Ketiga adalah negara. Melaui sistem perundangan dan penerapan hukumnya, negara menjadi pihak yang penting dalam perwujudan lingkungan yang ramah bagi anak. Pendidikan untuk masyarakat, fasilitas umum, pengontrolan dari pihak keamanan serta sanksi yang tegas adalah kewenangan yang ada pada negara.

Bila mencontoh rasul dan para shahabat dalam bingkai sistem islam. Semua kewenangan tadi dilaksanakan atas dasar keimanan kepada Allah, dan keyakinan syariat-Nya yang membawa berkah pada negri. Tidak sungkan-sungkan sanksi yang tegas diberikan, agar efek jera tercapai.

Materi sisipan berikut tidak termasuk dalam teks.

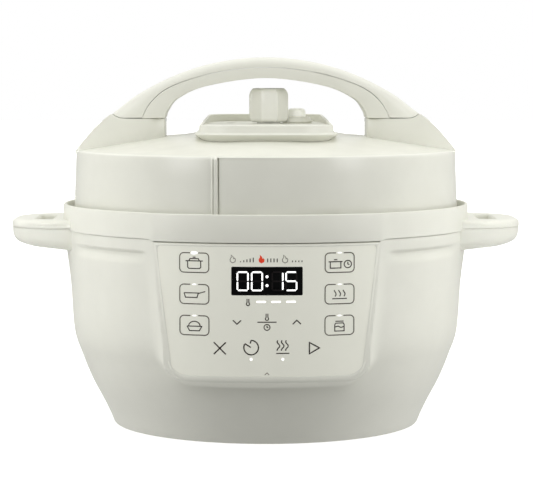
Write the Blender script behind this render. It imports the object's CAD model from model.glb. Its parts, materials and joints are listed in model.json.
import json
import math

import bmesh
import bpy
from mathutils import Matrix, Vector


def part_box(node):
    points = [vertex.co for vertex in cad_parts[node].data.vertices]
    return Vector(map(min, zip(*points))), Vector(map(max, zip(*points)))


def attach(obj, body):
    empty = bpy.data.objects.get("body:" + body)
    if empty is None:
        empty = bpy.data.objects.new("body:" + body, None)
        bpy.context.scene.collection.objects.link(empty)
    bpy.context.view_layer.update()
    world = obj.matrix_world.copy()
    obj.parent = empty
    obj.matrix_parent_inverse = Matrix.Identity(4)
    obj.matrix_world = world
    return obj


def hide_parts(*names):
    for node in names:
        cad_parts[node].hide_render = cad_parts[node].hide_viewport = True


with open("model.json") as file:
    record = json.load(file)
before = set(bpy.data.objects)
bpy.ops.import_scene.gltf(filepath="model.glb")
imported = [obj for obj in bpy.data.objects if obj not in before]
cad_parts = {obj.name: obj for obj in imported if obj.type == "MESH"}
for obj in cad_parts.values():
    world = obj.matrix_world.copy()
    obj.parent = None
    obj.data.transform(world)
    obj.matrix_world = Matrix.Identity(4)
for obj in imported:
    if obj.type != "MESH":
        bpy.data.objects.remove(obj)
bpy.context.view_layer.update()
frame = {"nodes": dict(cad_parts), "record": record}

# The electric pressure cooker's looks. Lengths are millimetres, +Z up, the front faces -Y, and the lid turns
# on X = Y = 0. MM turns them into the frame's metres.
MM = 0.001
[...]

Negara menjatuhkan hukuman tegas terhadap para penganiaya anak.  Pemerkosa dicambuk 100 kali bila belum menikah, dan dirajam bila sudah menikah.  Penyodomi dihukum mati.  Pembunuh anak akan diqishas, yakni balas bunuh, atau membayar diyat sebanyak 100 ekor unta yang bila dikonversi saat ini senilai kurang lebih 2 milyar rupiah.  Setiap anggota tubuh anak memiliki nilai diyat sama dengan orang dewasa. 

Dalam sebuah hadist (HR An Nasa’iy), Rasulullah memerinci diyat bagi setiap anggota badan yang rusak dan juga penganiayaan.  Diantaranya satu mata 50 ekor unta, begitu juga bibir dan telinga.  Bahkan satu gigi pun dikenakan diyat 5 ekor unta atau sekitar 100 juta.  Termasuk juga melukai kemaluan anak kecil dengan persetubuhan dikenai 1/3 dari 100 ekor unta, selain hukuman zina (Abdurrahman Al Maliki, 1990, hal 214-238). Dengan hukuman seperti ini, orang-orang yang akan melakukan penganiayaan terhadap anak akan berpikir beribu kali sebelum melakukan tindakan.

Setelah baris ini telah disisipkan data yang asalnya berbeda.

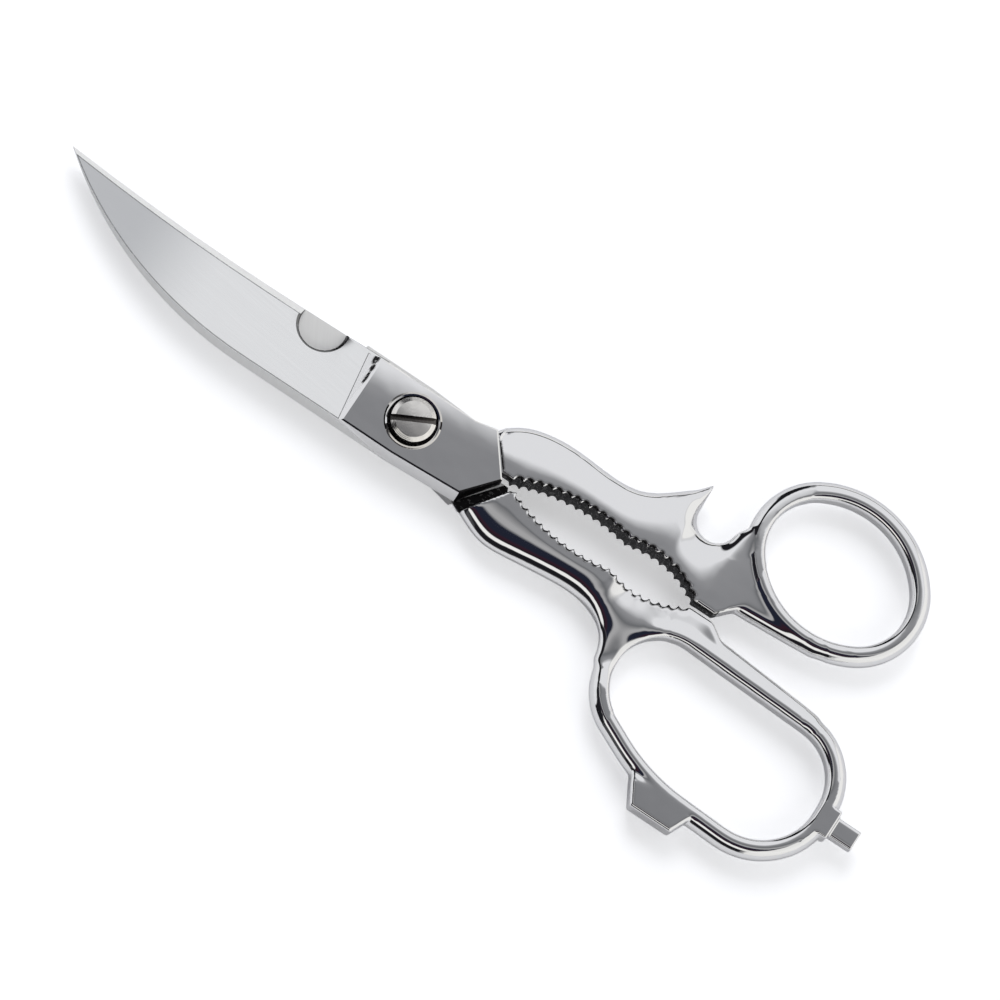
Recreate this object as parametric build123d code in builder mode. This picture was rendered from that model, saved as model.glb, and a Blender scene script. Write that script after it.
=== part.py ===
from build123d import *
from math import atan2, cos, degrees, radians, sin, sqrt
import os

# Kitchen shears: two forged halves that cross on one slotted screw.
# The origin is on the pivot's axis, in the plane that the shears lie on.
# The points are towards -X and the handles towards +X, with the thumb ring and opener on the +Y side.
# They are drawn closed. The thumb half lies on top and turns about +Z to open.

# Thicknesses and gaps
lap_thickness = 4.4
running_gap = 0.06
handle_thickness = 7.0
loop_thickness = 5.2
overrun = 3.0

# Blades
blade_reach = 88.4
tip_offset = 9.5
bow_straight = 36.0
bow_offset = 9.1
hollow_offset = 7.95
hollow_sag = 0.7
bevel_end = 30.2
root_offset = 8.4
hidden_edge_inset = 0.8
spine_peek = 0.2
spine_draft = 1.05
edge_thickness = 1.15
edge_thinning = 0.2
root_slope_share = 0.173
tip_slope_share = 0.125
station_shares = [0.12, 0.34, 0.56, 0.78, 1.0]
bevel_width = 1.0
bevel_height = 0.75
edge_lip = 0.3
station_margin = 1.0

# Bone notch in the thumb half's cutting edge
notch_reach = 25.8
notch_offset = 7.1
notch_radius = 5.0
notch_flare_share = 0.17

# Blocks at the pivot
plunge_reach = 16.2
plunge_run = 4.0
block_inner_offset = 7.4
block_taper_start = 10.5
seam_corner_reach = 15.3
seam_corner_offset = 8.4
vee_reach = 21.7
vee_corner_reach = 15.8
vee_corner_offset = 8.2
shoulder_gap = 2.5
handle_root_reach = 14.0
handle_root_offset = 6.0
jaw_root_run = 5.1

# Screw
head_radius = 4.65
head_face_radius = 3.75
head_thickness = 3.2
head_proud = 1.5
head_chamfer = 0.45
counterbore_clearance = 0.65
counterbore_rim = 0.35
neck_radius = 3.0
neck_clearance = 0.05
thread_radius = 2.5
thread_clearance = 0.02
slot_width = 1.25
slot_depth = 1.3
slot_angle = 28.0

# Jaws and stops between the handles
parting_offset = 1.1
jaw_start = 23.6
jaw_length = 43.6
jaw_crest_share = 0.33
jaw_cusp_share = 0.605
jaw_second_crest_share = 0.812
jaw_start_height = 0.5
jaw_crest_height = 4.3
jaw_cusp_height = 3.5
jaw_second_crest_height = 4.15
jaw_end_height = 0.7
tooth_pitch = 2.05
tooth_radius = 0.95
tooth_depth = 0.75
thumb_stop_length = 5.1
finger_stop_length = 6.0
stop_gap = 1.4

# Thumb handle: arch, opener hook and ring
hook_lean = 0.3
hook_height = 23.9
arch_shares = [
    (0.26, 0.345),
    (0.31, 0.49),
    (0.41, 0.595),
    (0.55, 0.625),
    (0.70, 0.605),
    (0.80, 0.64),
    (0.90, 0.80),
    (1.0, 1.0),
]
opener_radius = 4.4
opener_back = 4.3
opener_offset = 18.8
opener_bevel_depth = 1.6
opener_flare_share = 0.55
ring_ahead = 21.9
ring_offset = 23.8
ring_long = 18.7
ring_short = 15.6
ring_end = 13.6
ring_tilt = -12.0
thumb_heel_run = 2.9
thumb_heel_offset = 4.9
wing_ahead = 5.0
wing_offset = 6.2
wing_round = 1.9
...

Dengan kesatuan 3 pilar penyelesaian masalah ini, kasus-kasus kekerasan terhadap anak akan tercerabut dari akarnya. Orang tua dibuat mudah dalam memelihara dan membesarkan anak. Generasi khoiru ummah pun terwujud dengan lingkungan yang kondusif bagi tumbuh kembang anak. Hal ini nampak pada kejayaan kaum muslimin ketika melahirkan nama- nama besar Imam syafii, Muhammad Al Fatih, Sholahudin Al ayubi dll sebagai generasi emas peradaban khilafah islamiyah. Dan sesuai kabar gembira dari Rasulullah, Khilafah Islamiyah diatas manhaj kenabian akan segera tegak mendekati akhir zaman. Wallahu a’alam bishowwab.